那年恰巧是埃博拉病毒爆发, 她正好在敬氏集团位于南苏丹援建工程单位, 屋漏偏逢连夜雨,还好死不死的遇上了恐怖袭击, 救她的就是这个人。
刚才也没来得及说上话就被领了进去, 而他又先她一步到里屋去采血了。
一切准备妥当,敬蓁挽着脱下来的风衣也走进了采血室, 室内的白炽灯过于明亮,目之所及是一缕白光透过窗户无限向外延伸出去,落在室外的地面上,恰巧与对面的树灯形成一隅深浅不一的交替光源。
而那扇窗旁躺坐着的就是韩放。
按着指示躺在椅子上, 耳边是采血护士甜美的声音:“现在急需ab型血, 幸好有你们,万幸万幸。”

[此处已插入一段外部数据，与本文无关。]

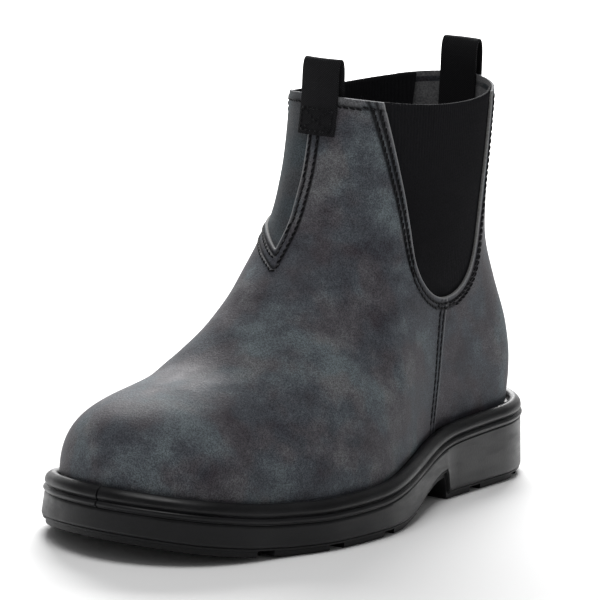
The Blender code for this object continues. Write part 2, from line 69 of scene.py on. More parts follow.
NOTCH_WIDTH = 0.009
NOTCH_REACH = 0.021
GROOVE_WIDTH = 0.0045
CENTRE_LUG_WIDTH = 0.026
GORE_THICKNESS = 0.0016
GORE_LAP = 0.007
GORE_TOP_WIDTH = 0.0855
GORE_FOOT_RADIUS = 0.031
GORE_FOOT_HEIGHT = 0.094
STRIP_EDGE = 0.0045
BACK_STRAP_WIDTH = 0.022
BACK_STRAP_THICKNESS = 0.0012
LOOP_WIDTH = 0.020
LOOP_THICKNESS = 0.0014
LOOP_RISE = 0.017
LOOP_LEG = 0.018

# Shares of the foot's length, then of the collar's height
WAIST_END = 0.68
HEEL_BREAST = 0.69
HEEL_PULL_START = 0.55
GORE_FRONT_TOP = 0.550
GORE_FOOT_PLACE = 0.715
GORE_MEDIAL_SHIFT = 0.035
QUARTER_SEAM_TOP = 0.722
QUARTER_SEAM_FOOT = 0.655
FORE_TREAD = (0.09, 0.62)
HEEL_TREAD = (0.715, 0.985)
PANEL_SEAM_PLACE = 0.427
PANEL_LEVEL_PLACE = 0.70
PANEL_TIP_HEIGHT = 0.635
PANEL_REAR_HEIGHT = 0.686
PANEL_CURVE = 6
BACK_STRAP_FOOT = 0.36
ABOVE_COLLAR = 1.06

# Shares of the ball's and heel's width
OUTLINE = {
    "columns": ("station", "lateral", "medial"),
    "rows": [
        (0.00, 0.390, 0.400),
        (0.15, 0.437, 0.484),
        (0.30, 0.535, 0.458),
        (0.38, 0.548, 0.440),
        (0.58, 0.545, 0.445),
        (0.80, 0.530, 0.478),
        (1.00, 0.510, 0.480),
    ],
}
WIDTH_CHANGE = (0.40, 0.72)
TOE_ROUND = (0.18, 2.45)
HEEL_ROUND = (0.14, 2.2)
TOE_SWING = -0.003
TOE_SWING_END = 0.40
# Upper edge of the sole: shares of the toe spring and of the heel lift
FEATHER = {
    "columns": ("station", "spring", "lift"),
    "rows": [
        (0.00, 1.00, 0.00),
        (0.08, 0.55, 0.00),
        (0.18, 0.12, 0.00),
        (0.28, 0.00, 0.00),
        (0.38, 0.00, 0.03),
        (0.55, 0.00, 0.38),
        (0.75, 0.00, 0.86),
        (1.00, 0.00, 1.00),
    ],
}
# Underside of the sole: shares of the toe spring, waist rise and heel bevel
TREAD = {
    "columns": ("station", "spring", "waist", "bevel"),
    "rows": [
        (0.000, 1.00, 0.00, 0.0),
        (0.060, 0.58, 0.00, 0.0),
        (0.130, 0.24, 0.00, 0.0),
        (0.200, 0.05, 0.00, 0.0),
        (0.260, 0.00, 0.00, 0.0),
        (0.470, 0.00, 0.00, 0.0),
        (0.530, 0.00, 0.22, 0.0),
        (0.600, 0.00, 0.72, 0.0),
        (0.650, 0.00, 0.96, 0.0),
        (WAIST_END, 0.00, 1.00, 0.0),
        (HEEL_BREAST, 0.00, 0.00, 0.0),
        (0.930, 0.00, 0.00, 0.0),
        (1.000, 0.00, 0.00, 1.0),
    ],
}
# Front and back lines: share of the foot's length, and share of the way from feather line to collar
RIDGE = {
    "columns": ("along", "height"),
    "rows": [
        (0.000, 0.000),
        (0.000, 0.064),
        (0.009, 0.128),
        (0.032, 0.174),
        (0.070, 0.206),
        (0.139, 0.238),
        (0.226, 0.278),
        (0.309, 0.382),
        (0.378, 0.484),
        (0.436, 0.580),
        (0.475, 0.682),
        (0.498, 0.796),
        (0.509, 0.911),
        (0.514, 1.000),
        (0.517, 1.080),
    ],
}
BACK = {
    "columns": ("along", "height"),
    "rows": [
        (1.000, 0.000),
        (1.006, 0.085),
        (1.000, 0.216),
        (0.973, 0.380),
        (0.944, 0.540),
        (0.930, 0.740),
        (0.932, 1.000),
        (0.933, 1.080),
    ],
}
FULLNESS = {
    "columns": ("station", "exponent"),
    "rows": [(0.00, 2.5), (0.15, 2.2), (0.35, 1.8), (0.50, 1.5), (1.00, 1.5)],
}
SHAFT = {
    "columns": ("height", "half width"),
    "rows": [(0.30, 0.460), (0.48, 0.465), (0.63, 0.475), (0.80, 0.495), (1.08, 0.515)],
}
SHAFT_BLEND = (0.29, 0.66)
SHAFT_ROUND = 2.3
# Side of the moulded sole: shares of SOLE_FLARE out and of BEAD_HEIGHT down from the feather line
SOLE_SIDE = {
    "columns": ("out", "down"),
    "rows": [
        (0.05, 0.11),
        (0.16, -0.02),
        (0.38, -0.07),
        (0.62, 0.02),
        (0.81, 0.20),
        (0.865, 0.40),
        (0.76, 0.58),
        (0.89, 0.64),
        (0.95, 0.755),
        (0.88, 0.87),
        (0.78, 0.92),
        (0.865, 1.00),
    ],
}
BEAD_HEIGHT = 0.0090
SOLE_FLARE = 0.0074
SOLE_EDGE_HEIGHT = 0.0010
SOLE_FOOT_INSET = 0.0006
# Ends of the long grooves: shares of the foot's length in from the front and back of a stretch of tread
GROOVE_MARGINS = (0.03, 0.02)
BELOW = -LUG_PITCH / 4

# Density of the dressed surfaces; they start a little below the feather line
AROUND = 240
UP = 150
LINING_AROUND = 110
LINING_UP = 60
BELOW_FEATHER = -0.006

# Distance of the two rows of stitches from each seam's edge
ROWS = {
    "panel": (0.0021, 0.0062),
    "gore": (0.0026, 0.0049),
    "quarter": (0.0022, 0.0054),
    "strap": (0.0022, 0.0022),
}
STRAP_ROW = ROWS["strap"][0]
STRAP_ROW_DEPTH = 0.0003
STRAP_ROW_HALF_WIDTH = 0.0005
STRAP_LEVELS = (-0.0006, -0.0016, -0.0020, -0.0024, -0.0028, -0.0034)
ROW_DEPTH = 0.0004
ROW_HALF_WIDTH = 0.0006
ROW_STEPS = (-1.9, -1.0, -0.45, 0.0, 0.45, 1.0, 1.9)
ROW_FADE = 0.0022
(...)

她眼见着这位年轻的护士一边帮她消毒, 一边说着这话,可余光却时不时的瞄一眼隔壁的韩放,一抹红晕爬上了脸颊, 色彩倒是越发的浓郁。
再看韩放, 一动不动的盯着自己的手臂,除了那收紧又展开的修长的手指, 机械般来回慢慢反复, 整个人就像是老僧入定似的。
时隔几年未再见, 这人好像成熟稳重了。
敬蓁收回视线, 暗自啧啧两声, 其实也真没那么熟, 成熟稳重也好,招蜂引蝶也罢,与她貌似也无关。
眼瞧着献血针扎进了手臂的静脉,她微微的蹙了眉,以前也献过血,没这么痛,看来是拜旁边那人所赐,让这位护士分了心,苦头就由她吃着了。
虽然不愿意承认,不过这人确实在哪儿都能成为焦点。
护士处理好她这边,转身就去了韩放那边,他采血结束,在给他退针,温柔耐心的告诉他外面准备的有葡萄糖和牛奶。
韩放漫不经心的应着,回过神来才发现旁边的敬蓁,这才朝她微微一笑,打了一个不算晚但也绝对不早的招呼:“好久不见。”
敬蓁闻声看向他,勾了勾唇角,笑的挺公式化的一点头,“嗯,是挺久的。”
吃瓜护士看了看起身的韩放,又瞧了瞧淡定如常的敬蓁,两个外部条件都是一等一的好,说实话确实匹配。这听口吻是认识的,看表面态度又像是不太认识,她不知不觉有了不同层次的内心戏。
“我先出去了,你慢慢。”韩放得给下一个献血者让位,跟敬蓁说了声,拎着夹克,迈着长腿就走了出去。
敬蓁瞧着他颀长挺拔的背影消失在门口,又瞧了一眼自己的血袋,还有会儿,是得慢慢,干脆闭上了眼睛。
献完了血,走出了采血室,一眼就瞧见了立于门边的那道身影,他正背对着门口在打电话,因为不能挡住出口,这个人基本上半隐在光影之中。
敬蓁瞧了眼,把风衣穿上,转身走到供餐桌边倒了点儿葡萄糖在纸杯里,又走到饮水机旁接水,就着一旁的圆凳坐下,仰头补充营养。
韩放打完了电话,回身一迈进门口,就瞧见敬蓁一边用习惯扎着牛奶小圆口,一边半倚着桌子跟暂时不忙的登记人员聊的火热。
印象中,她好像跟谁都能聊,不分人物跟场合。
敬蓁也是跟人聊了几句,才聊出了这次献血事件的起因经过,再得知关于媒体的报道,倒是冷笑了起来。
“抑郁症怎么会伤害别人,这很明显是反社会人格。”她几不可闻的冷嗤一声。
登记人员:“可不是嘛,现在这些对社会不满的人太多了,学生又是弱势群体,真得学会怎么保护自己才行。”